- Philip Seymour Hoffman and Joaquin Phoenix play characters with a complex relationship
- The film is the long-awaited follow-up to "There Will Be Blood"
- Critic calls it the best film unveiled at the Toronto International Film Festival
"We are not animals, we are on a whole different level to that."
So claims Lancaster Dodd (Philip Seymour Hoffman), who describes himself as "many things," including a writer, doctor, a nuclear physicist, and a theoretical philosopher, but also assumes the more presumptuous role of guru and spiritual teacher, even prophet.
If you've heard anything about "The Master," Paul Thomas Anderson's long-awaited follow up to the magnificent "There Will Be Blood," you will know that Dodd is reportedly based on sci-fi novelist and Scientology founder L. Ron Hubbard.
Hoffman suggests someone more professorial than preacher: an Old World sophisticate with a New World faith in scientific methodology; charismatic, kindly, even utopian, but a charlatan whether he admits it to himself or not. He steadfastly believes in a better world, a higher calling, just so long as it gravitates around him (and always has).
Ironically, "The Master" doesn't. Dodd is by some stretch the secondary role in the film. The protagonist is one Freddie Quell (Joaquin Phoenix), an Everyman of an especially disheveled, even wretched sort, a lost soul and a drifter who serves in the Navy during World War II and can't get his act together once the war is over.
Phoenix looks skinnier and more gaunt than in his last film, when he played a grotesque, creatively exhausted version of himself in the faux-documentary "I'm Still Here." That was two years ago, and one reason to celebrate "The Master" is simply because it gives us another chance to marvel at this superb actor.
His hair flecked with gray, sneery and sinewy, Phoenix resembles Montgomery Clift and John Garfield: postwar stars who embodied the anxieties and alienation of the returning GIs in male melodramas tinged in varying shades of noir.
Freddie is a ball of nervous energy, agitated and intense, so bottled up with sexual frustration he's ready to pop. He funnels his aggravation into the manufacture of hooch, lovingly concocted from diesel fuel, or paint thinner, or photo chemicals, and imbibed at your own risk.

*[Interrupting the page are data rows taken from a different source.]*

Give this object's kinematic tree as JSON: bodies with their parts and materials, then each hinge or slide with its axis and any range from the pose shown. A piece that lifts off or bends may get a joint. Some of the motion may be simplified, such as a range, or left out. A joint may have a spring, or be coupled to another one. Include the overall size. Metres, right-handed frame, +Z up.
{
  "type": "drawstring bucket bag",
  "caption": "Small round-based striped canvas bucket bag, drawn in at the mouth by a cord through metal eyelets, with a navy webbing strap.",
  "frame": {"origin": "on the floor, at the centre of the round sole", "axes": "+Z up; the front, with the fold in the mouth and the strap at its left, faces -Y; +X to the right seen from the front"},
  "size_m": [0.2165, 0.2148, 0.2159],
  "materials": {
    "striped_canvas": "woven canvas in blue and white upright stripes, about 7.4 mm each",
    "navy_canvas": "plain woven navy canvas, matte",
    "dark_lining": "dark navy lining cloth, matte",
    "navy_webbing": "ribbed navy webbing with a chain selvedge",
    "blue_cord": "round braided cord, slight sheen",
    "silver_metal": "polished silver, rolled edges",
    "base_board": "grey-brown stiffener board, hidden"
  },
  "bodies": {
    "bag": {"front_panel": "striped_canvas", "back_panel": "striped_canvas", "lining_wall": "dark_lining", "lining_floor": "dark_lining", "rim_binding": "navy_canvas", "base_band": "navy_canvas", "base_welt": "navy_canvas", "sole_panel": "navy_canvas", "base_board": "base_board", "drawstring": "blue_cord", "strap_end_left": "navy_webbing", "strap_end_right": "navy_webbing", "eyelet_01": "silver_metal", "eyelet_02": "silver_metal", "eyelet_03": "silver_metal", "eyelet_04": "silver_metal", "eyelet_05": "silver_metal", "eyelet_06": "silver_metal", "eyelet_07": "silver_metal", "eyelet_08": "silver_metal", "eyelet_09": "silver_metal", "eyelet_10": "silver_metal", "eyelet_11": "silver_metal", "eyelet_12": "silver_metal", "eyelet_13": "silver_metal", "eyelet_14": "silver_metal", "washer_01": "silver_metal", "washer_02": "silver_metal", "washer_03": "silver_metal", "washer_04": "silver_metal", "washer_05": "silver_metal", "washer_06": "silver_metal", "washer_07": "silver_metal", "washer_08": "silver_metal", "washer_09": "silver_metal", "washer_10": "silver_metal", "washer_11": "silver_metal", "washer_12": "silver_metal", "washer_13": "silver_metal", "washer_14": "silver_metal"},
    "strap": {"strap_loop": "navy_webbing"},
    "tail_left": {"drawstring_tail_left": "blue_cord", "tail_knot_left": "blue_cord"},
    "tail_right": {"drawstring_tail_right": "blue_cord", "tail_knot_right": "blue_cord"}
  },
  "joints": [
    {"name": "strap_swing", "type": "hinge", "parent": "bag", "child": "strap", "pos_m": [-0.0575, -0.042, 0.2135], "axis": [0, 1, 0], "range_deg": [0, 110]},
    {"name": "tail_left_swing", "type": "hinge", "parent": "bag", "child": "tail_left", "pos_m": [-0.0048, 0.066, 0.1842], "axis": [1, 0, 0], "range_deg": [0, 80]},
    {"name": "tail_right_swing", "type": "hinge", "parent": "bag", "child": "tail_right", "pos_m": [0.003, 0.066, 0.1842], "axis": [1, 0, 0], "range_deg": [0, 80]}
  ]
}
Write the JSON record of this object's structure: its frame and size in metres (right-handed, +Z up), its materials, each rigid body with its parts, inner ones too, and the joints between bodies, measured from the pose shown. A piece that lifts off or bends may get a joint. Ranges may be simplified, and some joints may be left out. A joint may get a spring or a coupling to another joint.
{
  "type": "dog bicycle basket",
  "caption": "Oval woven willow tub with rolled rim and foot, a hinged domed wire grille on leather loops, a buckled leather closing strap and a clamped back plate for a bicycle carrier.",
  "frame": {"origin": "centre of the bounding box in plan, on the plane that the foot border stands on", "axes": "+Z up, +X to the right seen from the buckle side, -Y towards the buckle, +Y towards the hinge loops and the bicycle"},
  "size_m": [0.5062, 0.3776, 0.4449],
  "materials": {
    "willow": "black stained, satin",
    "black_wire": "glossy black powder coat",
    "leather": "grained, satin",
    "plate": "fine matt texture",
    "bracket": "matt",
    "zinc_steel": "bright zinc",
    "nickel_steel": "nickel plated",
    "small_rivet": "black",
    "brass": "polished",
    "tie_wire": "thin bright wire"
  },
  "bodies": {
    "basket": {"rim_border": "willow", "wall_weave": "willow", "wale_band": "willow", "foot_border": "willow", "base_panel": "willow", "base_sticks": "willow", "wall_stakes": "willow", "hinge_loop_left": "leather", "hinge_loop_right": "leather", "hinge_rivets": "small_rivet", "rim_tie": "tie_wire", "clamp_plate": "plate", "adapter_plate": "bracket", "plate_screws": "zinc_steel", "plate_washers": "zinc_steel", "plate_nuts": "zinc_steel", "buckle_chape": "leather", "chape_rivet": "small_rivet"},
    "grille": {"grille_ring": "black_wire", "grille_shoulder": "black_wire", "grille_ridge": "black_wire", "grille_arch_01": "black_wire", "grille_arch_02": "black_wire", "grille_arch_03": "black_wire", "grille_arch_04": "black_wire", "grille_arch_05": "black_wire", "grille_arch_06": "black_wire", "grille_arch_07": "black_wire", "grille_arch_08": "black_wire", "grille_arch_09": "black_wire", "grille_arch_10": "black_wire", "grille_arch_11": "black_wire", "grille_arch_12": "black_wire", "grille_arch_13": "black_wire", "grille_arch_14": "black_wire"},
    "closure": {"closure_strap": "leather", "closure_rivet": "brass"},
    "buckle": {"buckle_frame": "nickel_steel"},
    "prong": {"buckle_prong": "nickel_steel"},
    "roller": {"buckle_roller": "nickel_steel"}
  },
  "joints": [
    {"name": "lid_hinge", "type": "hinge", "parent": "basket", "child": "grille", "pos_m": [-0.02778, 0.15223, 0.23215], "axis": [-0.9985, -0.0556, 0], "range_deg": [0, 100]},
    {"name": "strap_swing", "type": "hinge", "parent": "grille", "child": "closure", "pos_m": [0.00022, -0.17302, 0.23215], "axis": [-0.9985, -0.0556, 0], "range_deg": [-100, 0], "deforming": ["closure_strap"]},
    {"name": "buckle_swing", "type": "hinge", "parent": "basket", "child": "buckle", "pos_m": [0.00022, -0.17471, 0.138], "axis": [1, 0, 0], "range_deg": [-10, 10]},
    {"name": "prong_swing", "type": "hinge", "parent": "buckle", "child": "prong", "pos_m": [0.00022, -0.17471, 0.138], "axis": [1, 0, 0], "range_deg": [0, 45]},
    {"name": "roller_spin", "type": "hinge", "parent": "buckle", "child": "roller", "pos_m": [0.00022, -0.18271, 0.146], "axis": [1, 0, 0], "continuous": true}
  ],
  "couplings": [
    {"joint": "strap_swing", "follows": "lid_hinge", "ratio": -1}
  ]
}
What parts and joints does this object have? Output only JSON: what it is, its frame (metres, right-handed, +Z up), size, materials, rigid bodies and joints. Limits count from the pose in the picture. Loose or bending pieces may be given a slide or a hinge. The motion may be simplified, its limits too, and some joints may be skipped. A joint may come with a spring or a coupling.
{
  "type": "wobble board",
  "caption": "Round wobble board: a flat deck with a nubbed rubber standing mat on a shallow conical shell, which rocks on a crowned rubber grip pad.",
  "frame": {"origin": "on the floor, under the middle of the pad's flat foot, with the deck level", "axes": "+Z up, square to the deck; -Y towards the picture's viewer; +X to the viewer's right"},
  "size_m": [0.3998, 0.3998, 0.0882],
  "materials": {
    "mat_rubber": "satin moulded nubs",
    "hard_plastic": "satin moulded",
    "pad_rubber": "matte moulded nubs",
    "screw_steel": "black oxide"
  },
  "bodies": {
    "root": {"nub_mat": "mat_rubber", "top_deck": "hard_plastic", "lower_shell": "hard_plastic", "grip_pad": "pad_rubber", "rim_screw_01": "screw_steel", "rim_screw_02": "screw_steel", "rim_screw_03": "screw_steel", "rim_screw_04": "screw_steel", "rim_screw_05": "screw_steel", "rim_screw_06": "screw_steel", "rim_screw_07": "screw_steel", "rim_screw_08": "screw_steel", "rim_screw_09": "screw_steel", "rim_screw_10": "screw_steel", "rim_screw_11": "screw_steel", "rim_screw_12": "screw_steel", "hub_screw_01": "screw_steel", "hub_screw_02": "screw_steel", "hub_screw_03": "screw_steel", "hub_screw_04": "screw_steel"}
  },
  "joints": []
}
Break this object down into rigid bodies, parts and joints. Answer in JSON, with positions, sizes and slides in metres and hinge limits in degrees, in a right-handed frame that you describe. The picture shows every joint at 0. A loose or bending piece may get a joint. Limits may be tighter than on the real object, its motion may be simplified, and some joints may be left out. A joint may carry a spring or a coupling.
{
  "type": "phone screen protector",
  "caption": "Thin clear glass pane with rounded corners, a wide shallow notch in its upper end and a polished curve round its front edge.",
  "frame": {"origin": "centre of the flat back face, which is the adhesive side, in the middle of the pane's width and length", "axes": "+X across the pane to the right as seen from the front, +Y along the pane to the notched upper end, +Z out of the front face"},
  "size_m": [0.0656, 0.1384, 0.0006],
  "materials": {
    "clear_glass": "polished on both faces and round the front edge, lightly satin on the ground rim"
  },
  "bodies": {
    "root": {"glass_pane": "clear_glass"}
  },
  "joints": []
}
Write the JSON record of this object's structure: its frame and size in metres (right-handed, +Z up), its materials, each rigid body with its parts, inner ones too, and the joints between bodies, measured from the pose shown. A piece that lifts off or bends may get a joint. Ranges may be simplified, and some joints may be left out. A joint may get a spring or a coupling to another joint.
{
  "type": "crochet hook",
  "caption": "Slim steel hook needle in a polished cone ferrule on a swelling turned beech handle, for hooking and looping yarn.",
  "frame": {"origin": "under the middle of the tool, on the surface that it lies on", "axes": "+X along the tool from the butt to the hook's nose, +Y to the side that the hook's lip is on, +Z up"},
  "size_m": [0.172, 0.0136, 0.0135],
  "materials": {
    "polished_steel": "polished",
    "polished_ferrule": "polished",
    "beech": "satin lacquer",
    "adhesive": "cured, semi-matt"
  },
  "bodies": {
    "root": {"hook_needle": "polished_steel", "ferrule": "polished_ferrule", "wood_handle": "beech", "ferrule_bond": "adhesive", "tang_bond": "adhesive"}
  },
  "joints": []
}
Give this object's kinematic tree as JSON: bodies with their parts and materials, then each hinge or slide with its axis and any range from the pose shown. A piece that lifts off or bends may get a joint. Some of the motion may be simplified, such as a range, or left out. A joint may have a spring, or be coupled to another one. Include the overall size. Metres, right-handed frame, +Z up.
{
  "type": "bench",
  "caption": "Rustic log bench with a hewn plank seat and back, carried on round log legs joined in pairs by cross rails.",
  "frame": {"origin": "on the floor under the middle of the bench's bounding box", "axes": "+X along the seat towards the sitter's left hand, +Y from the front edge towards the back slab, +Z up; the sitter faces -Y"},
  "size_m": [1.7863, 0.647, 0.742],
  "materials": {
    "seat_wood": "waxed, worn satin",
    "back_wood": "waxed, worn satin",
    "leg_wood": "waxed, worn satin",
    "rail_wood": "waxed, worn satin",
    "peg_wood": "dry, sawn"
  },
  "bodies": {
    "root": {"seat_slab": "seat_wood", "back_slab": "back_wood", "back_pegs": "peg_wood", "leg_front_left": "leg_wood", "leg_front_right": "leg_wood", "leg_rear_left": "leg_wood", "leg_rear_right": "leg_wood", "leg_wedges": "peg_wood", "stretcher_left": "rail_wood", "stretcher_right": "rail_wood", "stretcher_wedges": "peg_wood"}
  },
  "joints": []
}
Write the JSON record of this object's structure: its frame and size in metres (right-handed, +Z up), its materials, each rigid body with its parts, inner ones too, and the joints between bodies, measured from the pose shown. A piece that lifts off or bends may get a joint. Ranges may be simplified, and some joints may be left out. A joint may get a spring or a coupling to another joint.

A stowaway on Dodd's borrowed pleasure steamer, Freddie intrigues the older man: he's the savage beast, a test case for his theories of psychological and spiritual advancement. But there's more to it than that. Lancaster shares Quell's taste for raw alcohol. They are drinking buddies as well as doctor and patient, master and servant, messiah and acolyte ... perhaps even soul mates.
Their relationship disturbs and perplexes Dodd's loyal disciples, including his formidable wife (Amy Adams), who considers Freddie beyond saving but fears that her husband could go the other way. Over the course of several years each man will disappoint the other, yet they struggle to sever whatever it is that binds them.
The most classically minded of America's young filmmakers, and the most prodigious, Anderson draws on John Huston and Elia Kazan, Fred Zinnemann's "From Here to Eternity" and George Stevens' "A Place in the Sun." Even more than in "There Will Be Blood," "The Master" demonstrates a remarkable lucidity and assurance.
Who knows? It may prove to be one of the last movies ever shot and shown on 70mm, but Anderson doesn't go in for epic vistas or the proverbial cast of thousands. The camerawork is artfully composed -- each frame designed with intelligence and care -- but also fluid and self-effacing. It's a long movie, but one that feels cut to the bone. Anderson makes his points so succinctly, and with such subtlety, not a few viewers at the Toronto International Film Festival admitted they felt it would require a second viewing to catch up with it.
Fans of this director -- who has previously gone in for more flamboyant gestures -- may even feel a little disappointed. There's nothing quite so grandstanding as Daniel Day Lewis's infamous milkshake scene, no oil rigs bursting into flame and frogs don't fall from the sky.
But still, this film examines a not dissimilar dynamic to the "There Will Be Blood" love-hate between the priest and the killer, and imbues it with greater sensitivity and depth. Where Day Lewis's Daniel Plainview thirsted for black gold, Freddie Quell has a far different and more reasonable hunger: for love, and peace, just enough to get through this world straight.
Far and away the best American movie unveiled at TIFF, "The Master" also has Weinstein muscle in its marketing. It's still five months to Oscar night, but it will be a surprise if this doesn't earn nominations across the board, with Phoenix a front-runner for best actor and Hoffman just a step behind him.
In the end it may not have the emotional uplift the Academy or a popular mainstream audience craves, but make no mistake, this is an enthralling drama about a peculiarly American restlessness, and the striving for insight and grace.